Pas d'”atteinte injustifiée à la liberté d’entreprendre”
Signe que le mouvement s’accélère, deux importants revers ont été essuyés par l’industrie de l’emballage en mois d’une semaine il y a quelques jours. Mercredi 24 octobre, le Parlement européen a adopté un projet de directive européenne visant à encadrer ou interdire la commercialisation d’une dizaine de produits en plastique à usage unique. Il a ainsi ouvert la voie à la négociation finale de la directive entre les Etats membres, la Commission européenne et le Parlement, en vue d’une adoption définitive prévue pour début 2019. Les eurodéputés ont même élargi la liste des produits en plastique interdits par rapport à la proposition initiale de la Commission européenne et supprimé la la référence à “la liberté de placer sur le marché des emballages”, souligne l’ONG Zero Waste.
Par ailleurs, jeudi 25 octobre, le Conseil constitutionnel français a pour sa part jugé conforme à la Constitution une disposition contestée par des sénateurs concernant la toute récente Loi pour l’équilibre des relations commerciales dans le secteur agricole et alimentaire et une alimentation saine, durable et accessible à tous (loi “Egalim) : l’article 28, qui modifie le Code de l’environnement pour étendre la liste des ustensiles en matière plastique dont la mise à disposition sera interdite à compter du 1er janvier 2020. Le Conseil constitutionnel écarte notamment la critique d’“atteinte injustifiée à la liberté d’entreprendre”, en estimant que l’interdiction, limitée aux ustensiles en plastique à usage unique, et excluant les ustensiles jetables compostables et biosourcés, est justifiée par l’objectif poursuivi de protection de l’environnement et de la santé publique.

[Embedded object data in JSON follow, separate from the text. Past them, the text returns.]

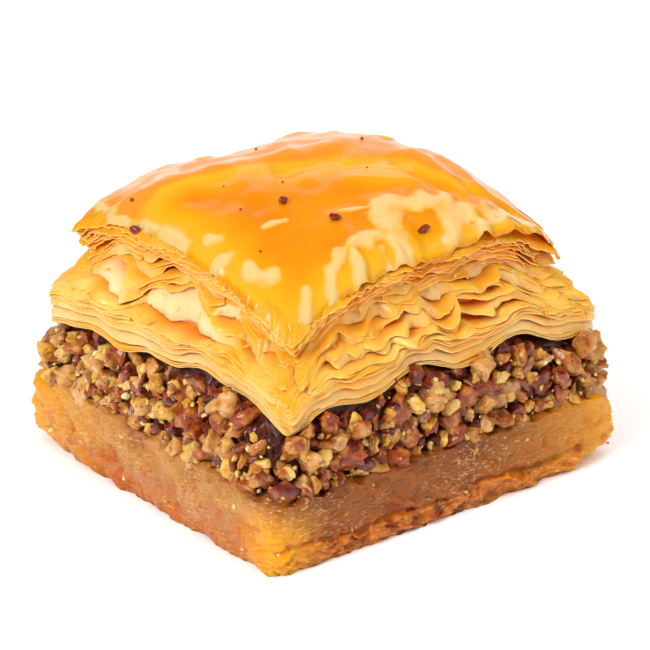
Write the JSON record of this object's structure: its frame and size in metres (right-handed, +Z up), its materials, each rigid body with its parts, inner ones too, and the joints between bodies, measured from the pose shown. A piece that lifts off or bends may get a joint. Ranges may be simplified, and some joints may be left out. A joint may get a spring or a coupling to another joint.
{
  "type": "baklava piece",
  "caption": "Square-cut piece of layered nut pastry: soaked base slab, chopped nut filling and a puffed, domed top of thin baked leaves that droops at its corners.",
  "frame": {"origin": "middle of the base's footprint, on the surface it stands on", "axes": "+Z up, +X along the slightly longer cut side; the top hangs lowest at the -X, -Y corner"},
  "size_m": [0.049, 0.046, 0.034],
  "materials": {
    "soaked_pastry": "syrup-soaked pastry, moist and slightly translucent",
    "chopped_nuts": "coarsely chopped walnuts bound with syrup",
    "baked_leaves": "golden baked leaves with a syrup glaze on top"
  },
  "bodies": {
    "root": {"base_pastry": "soaked_pastry", "nut_filling": "chopped_nuts", "top_pastry": "baked_leaves"}
  },
  "joints": []
}
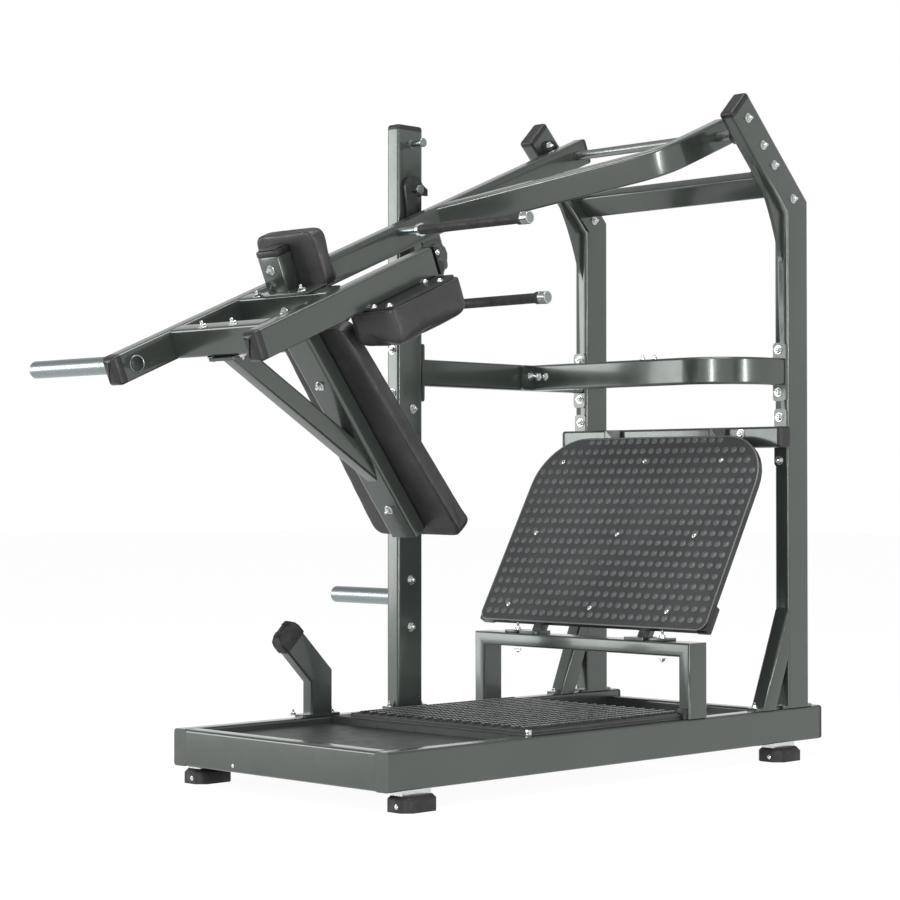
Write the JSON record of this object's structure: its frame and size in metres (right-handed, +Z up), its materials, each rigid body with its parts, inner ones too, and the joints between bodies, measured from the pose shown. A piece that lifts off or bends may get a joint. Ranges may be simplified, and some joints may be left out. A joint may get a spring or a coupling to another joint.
{
  "type": "pendulum hack squat machine",
  "caption": "Plate-loaded pendulum squat machine: a padded arm swings from two arched uprights over a sloping foot plate.",
  "frame": {"origin": "on the floor, under the middle of the machine's outline", "axes": "+X from the weight horn at the front to the uprights at the rear, +Y from the near side to the side that carries the weight horn, +Z up"},
  "size_m": [2.1138, 1.18, 1.9498],
  "materials": {
    "paint": "glossy gunmetal powder coat",
    "chrome": "polished",
    "black_plastic": "satin",
    "rubber": "matte",
    "vinyl": "fine grained vinyl",
    "dark_steel": "satin black coat",
    "tread_metal": "ribbed, brushed"
  },
  "bodies": {
    "frame": {"base_rail_near": "paint", "base_rail_far": "paint", "base_cross_front": "paint", "base_cross_rear": "paint", "rail_cap_near": "black_plastic", "rail_cap_far": "black_plastic", "foot_front_near": "rubber", "foot_rear_near": "rubber", "foot_front_far": "rubber", "foot_rear_far": "rubber", "floor_pan": "paint", "tread_plate": "tread_metal", "front_post": "paint", "front_post_cap": "black_plastic", "storage_peg": "chrome", "upper_peg": "chrome", "upright_near": "paint", "upright_far": "paint", "arm_cap_near": "black_plastic", "arm_cap_far": "black_plastic", "rear_brace_near": "paint", "rear_brace_far": "paint", "pivot_bearing_near": "dark_steel", "pivot_bearing_far": "dark_steel", "top_crossbar": "paint", "mid_bar_straight": "paint", "mid_bar_bent": "paint", "plate_support": "paint", "support_cap_near": "black_plastic", "support_cap_far": "black_plastic", "foot_plate": "dark_steel", "plate_rail_near": "paint", "plate_rail_far": "paint", "plate_stand": "paint", "stop_stub": "paint", "stop_rubber": "rubber"},
    "hook": {"lock_hook": "dark_steel"},
    "arm": {"main_beam": "paint", "catch_stud": "chrome", "main_beam_cap_front": "black_plastic", "main_beam_cap_rear": "black_plastic", "weight_horn": "chrome", "near_beam": "paint", "near_beam_cap_front": "black_plastic", "near_beam_cap_rear": "black_plastic", "cross_tube_front": "paint", "cross_tube_rear": "paint", "fork_arm": "paint", "pivot_shaft": "dark_steel", "handle_rod_upper": "chrome", "handle_grip_upper": "rubber", "handle_rod_lower": "chrome", "handle_grip_lower": "rubber", "headrest_post": "paint", "headrest_pad": "vinyl", "back_tube": "paint", "back_brace": "paint", "back_pad": "vinyl", "shoulder_pad_near": "vinyl", "shoulder_pad_far": "vinyl"}
  },
  "joints": [
    {"name": "arm_swing", "type": "hinge", "parent": "frame", "child": "arm", "pos_m": [0.73067, -0.145, 1.84135], "axis": [0, 1, 0], "range_deg": [-23, 15]},
    {"name": "hook_turn", "type": "hinge", "parent": "frame", "child": "hook", "pos_m": [0.09913, 0.216, 1.684], "axis": [0, 1, 0], "range_deg": [-30, 13]}
  ]
}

Tout en se plaignant de “plastic bashing” et en maintenant ses anciennes tactiques de lobbying et de contentieux juridique,l’industrie se voit ainsi contrainte aussi à changer de stratégie et à s’adapter. L'”engagement mondial” publié lundi compte d’ailleurs parmi ses signataires aussi des producteurs d’emballages comme Amcor, et une dizaines de producteurs de matière première vierge.